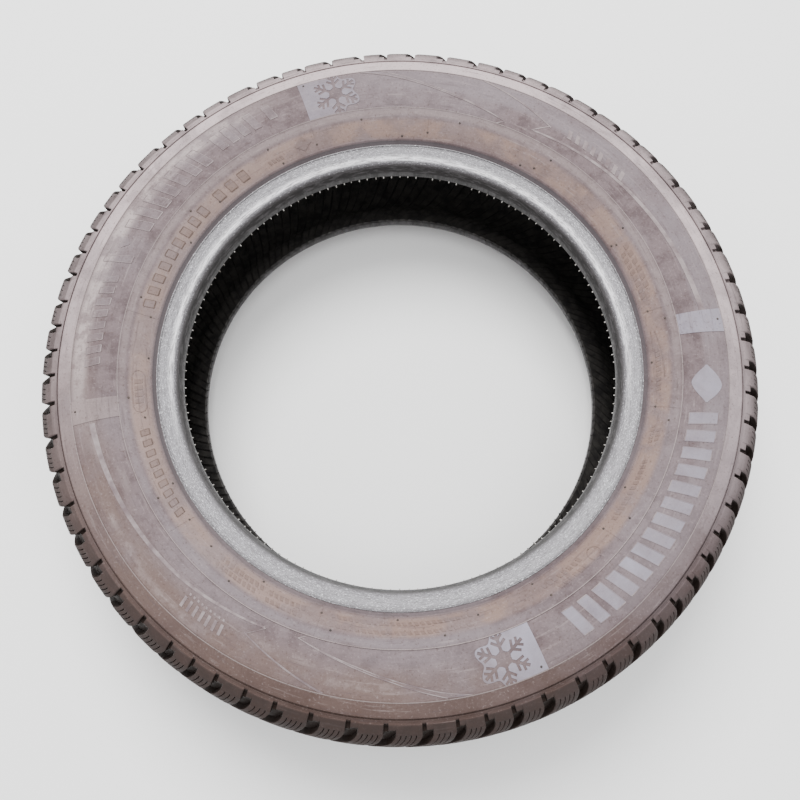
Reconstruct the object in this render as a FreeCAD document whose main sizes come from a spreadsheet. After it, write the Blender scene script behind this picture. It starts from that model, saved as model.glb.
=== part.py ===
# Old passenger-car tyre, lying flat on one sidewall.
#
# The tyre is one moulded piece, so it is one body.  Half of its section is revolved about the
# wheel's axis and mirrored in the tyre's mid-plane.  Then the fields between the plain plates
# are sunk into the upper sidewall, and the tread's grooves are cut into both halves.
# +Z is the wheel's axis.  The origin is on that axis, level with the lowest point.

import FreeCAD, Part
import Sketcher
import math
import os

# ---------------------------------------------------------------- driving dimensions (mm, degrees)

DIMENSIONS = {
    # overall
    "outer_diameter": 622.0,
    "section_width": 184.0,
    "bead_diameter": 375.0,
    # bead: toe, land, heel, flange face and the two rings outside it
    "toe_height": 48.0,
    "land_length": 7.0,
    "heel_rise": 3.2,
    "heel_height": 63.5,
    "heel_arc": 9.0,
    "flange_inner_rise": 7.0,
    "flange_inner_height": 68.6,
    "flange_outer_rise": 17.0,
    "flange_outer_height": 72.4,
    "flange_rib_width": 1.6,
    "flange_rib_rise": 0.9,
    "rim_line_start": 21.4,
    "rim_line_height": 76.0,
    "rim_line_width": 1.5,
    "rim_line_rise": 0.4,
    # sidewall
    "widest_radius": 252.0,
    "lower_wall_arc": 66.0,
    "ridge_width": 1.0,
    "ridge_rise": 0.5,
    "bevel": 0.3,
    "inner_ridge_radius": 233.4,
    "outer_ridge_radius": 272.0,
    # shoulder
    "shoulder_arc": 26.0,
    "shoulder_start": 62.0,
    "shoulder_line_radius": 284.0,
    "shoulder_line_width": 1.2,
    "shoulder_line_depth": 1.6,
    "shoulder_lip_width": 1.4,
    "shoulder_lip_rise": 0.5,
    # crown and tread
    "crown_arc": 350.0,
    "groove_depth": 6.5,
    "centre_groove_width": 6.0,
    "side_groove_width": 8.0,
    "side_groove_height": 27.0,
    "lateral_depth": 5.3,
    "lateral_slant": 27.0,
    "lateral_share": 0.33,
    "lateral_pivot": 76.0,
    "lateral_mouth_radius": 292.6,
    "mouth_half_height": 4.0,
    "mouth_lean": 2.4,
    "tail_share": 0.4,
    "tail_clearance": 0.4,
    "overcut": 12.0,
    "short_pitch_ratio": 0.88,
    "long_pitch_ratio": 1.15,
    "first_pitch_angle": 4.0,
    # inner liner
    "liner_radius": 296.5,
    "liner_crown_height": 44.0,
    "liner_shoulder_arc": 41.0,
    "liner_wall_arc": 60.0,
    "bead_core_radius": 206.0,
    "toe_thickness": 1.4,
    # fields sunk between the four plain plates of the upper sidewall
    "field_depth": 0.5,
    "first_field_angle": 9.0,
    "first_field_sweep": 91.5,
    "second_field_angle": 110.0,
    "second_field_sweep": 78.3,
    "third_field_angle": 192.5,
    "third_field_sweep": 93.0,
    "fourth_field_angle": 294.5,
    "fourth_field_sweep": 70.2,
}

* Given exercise
Copy out the data shown above without altering anything.

* Output below
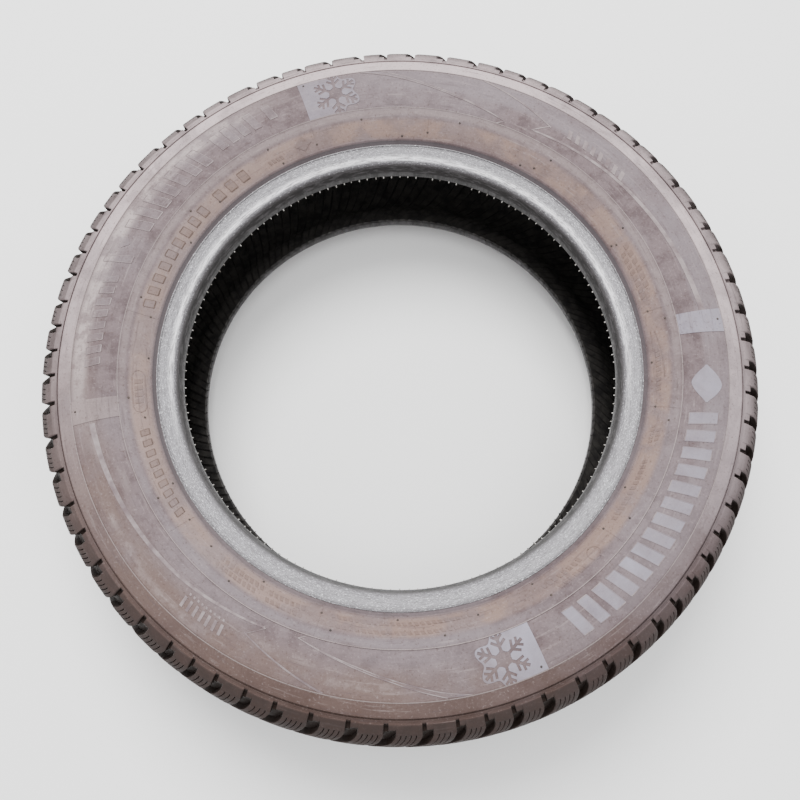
Reconstruct the object in this render as a FreeCAD document whose main sizes come from a spreadsheet. After it, write the Blender scene script behind this picture. It starts from that model, saved as model.glb.
=== part.py ===
# Old passenger-car tyre, lying flat on one sidewall.
#
# The tyre is one moulded piece, so it is one body.  Half of its section is revolved about the
# wheel's axis and mirrored in the tyre's mid-plane.  Then the fields between the plain plates
# are sunk into the upper sidewall, and the tread's grooves are cut into both halves.
# +Z is the wheel's axis.  The origin is on that axis, level with the lowest point.

import FreeCAD, Part
import Sketcher
import math
import os

# ---------------------------------------------------------------- driving dimensions (mm, degrees)

DIMENSIONS = {
    # overall
    "outer_diameter": 622.0,
    "section_width": 184.0,
    "bead_diameter": 375.0,
    # bead: toe, land, heel, flange face and the two rings outside it
    "toe_height": 48.0,
    "land_length": 7.0,
    "heel_rise": 3.2,
    "heel_height": 63.5,
    "heel_arc": 9.0,
    "flange_inner_rise": 7.0,
    "flange_inner_height": 68.6,
    "flange_outer_rise": 17.0,
    "flange_outer_height": 72.4,
    "flange_rib_width": 1.6,
    "flange_rib_rise": 0.9,
    "rim_line_start": 21.4,
    "rim_line_height": 76.0,
    "rim_line_width": 1.5,
    "rim_line_rise": 0.4,
    # sidewall
    "widest_radius": 252.0,
    "lower_wall_arc": 66.0,
    "ridge_width": 1.0,
    "ridge_rise": 0.5,
    "bevel": 0.3,
    "inner_ridge_radius": 233.4,
    "outer_ridge_radius": 272.0,
    # shoulder
    "shoulder_arc": 26.0,
    "shoulder_start": 62.0,
    "shoulder_line_radius": 284.0,
    "shoulder_line_width": 1.2,
    "shoulder_line_depth": 1.6,
    "shoulder_lip_width": 1.4,
    "shoulder_lip_rise": 0.5,
    # crown and tread
    "crown_arc": 350.0,
    "groove_depth": 6.5,
    "centre_groove_width": 6.0,
    "side_groove_width": 8.0,
    "side_groove_height": 27.0,
    "lateral_depth": 5.3,
    "lateral_slant": 27.0,
    "lateral_share": 0.33,
    "lateral_pivot": 76.0,
    "lateral_mouth_radius": 292.6,
    "mouth_half_height": 4.0,
    "mouth_lean": 2.4,
    "tail_share": 0.4,
    "tail_clearance": 0.4,
    "overcut": 12.0,
    "short_pitch_ratio": 0.88,
    "long_pitch_ratio": 1.15,
    "first_pitch_angle": 4.0,
    # inner liner
    "liner_radius": 296.5,
    "liner_crown_height": 44.0,
    "liner_shoulder_arc": 41.0,
    "liner_wall_arc": 60.0,
    "bead_core_radius": 206.0,
    "toe_thickness": 1.4,
    # fields sunk between the four plain plates of the upper sidewall
    "field_depth": 0.5,
    "first_field_angle": 9.0,
    "first_field_sweep": 91.5,
    "second_field_angle": 110.0,
    "second_field_sweep": 78.3,
    "third_field_angle": 192.5,
    "third_field_sweep": 93.0,
    "fourth_field_angle": 294.5,
    "fourth_field_sweep": 70.2,
}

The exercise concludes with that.